Consonance and dissonance also lead back to melody. As a melody over laps a harmony or chords in a progression, the composer may add a dissonant interval in the last few bars of the melody to lead into a new chord progression in order to emphasize the change as it happens.
Structure is simple. This is simply the way all of the above is put together. Structure is overlaying a rhythm or two with a melody or harmony, by way of scales and chords as well as consonant and dissonant intervals, emphasizing certain notes with any number of particular techniques in order to create an enjoyable piece of music.
A musician builds structure with phrases based off a time signature or time period. There are platforms from which to start such as Twelve Bar Blues. However, there are no rules.
After all is said and done, you want to take a step back and evaluate your composition. You will examine each section of the structure. Is this the outcome you predicted? Do you like the way this or that sounds? Will anyone else enjoy this as much as I do? These are common questions to ask oneself upon completion.

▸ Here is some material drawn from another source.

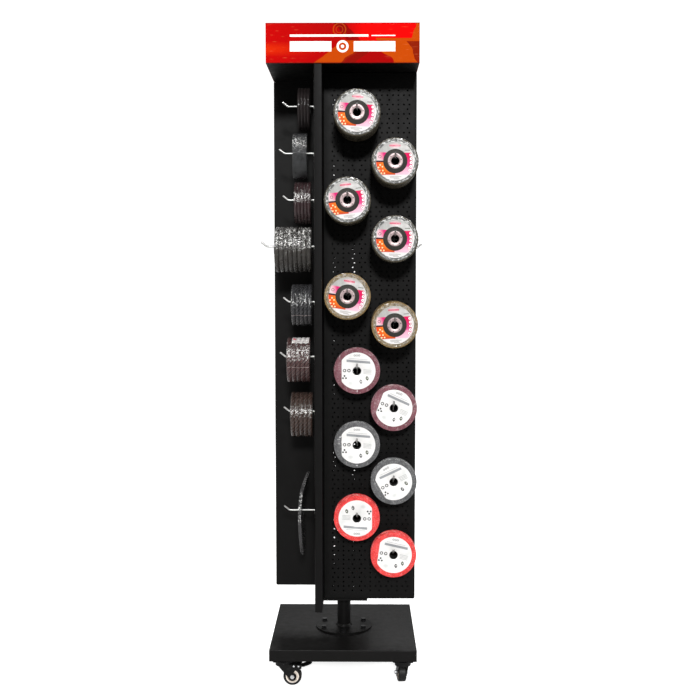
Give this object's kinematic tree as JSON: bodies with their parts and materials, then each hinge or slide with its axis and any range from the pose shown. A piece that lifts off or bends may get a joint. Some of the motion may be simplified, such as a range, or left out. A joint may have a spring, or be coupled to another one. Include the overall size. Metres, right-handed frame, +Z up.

There are plenty of times when I will play a riff or several riffs, but I don't really know what I am playing. That is when I sit back and analyze in an attempt to decipher what is I am doing.
That sums up this lesson. I know this was all pretty boring, but I feel it is an important step in understanding music theory. I plan on creating several more lessons that will go more in depth as well as touch on things I have mentioned in the past. But for now, I hope you will enjoy this lesson.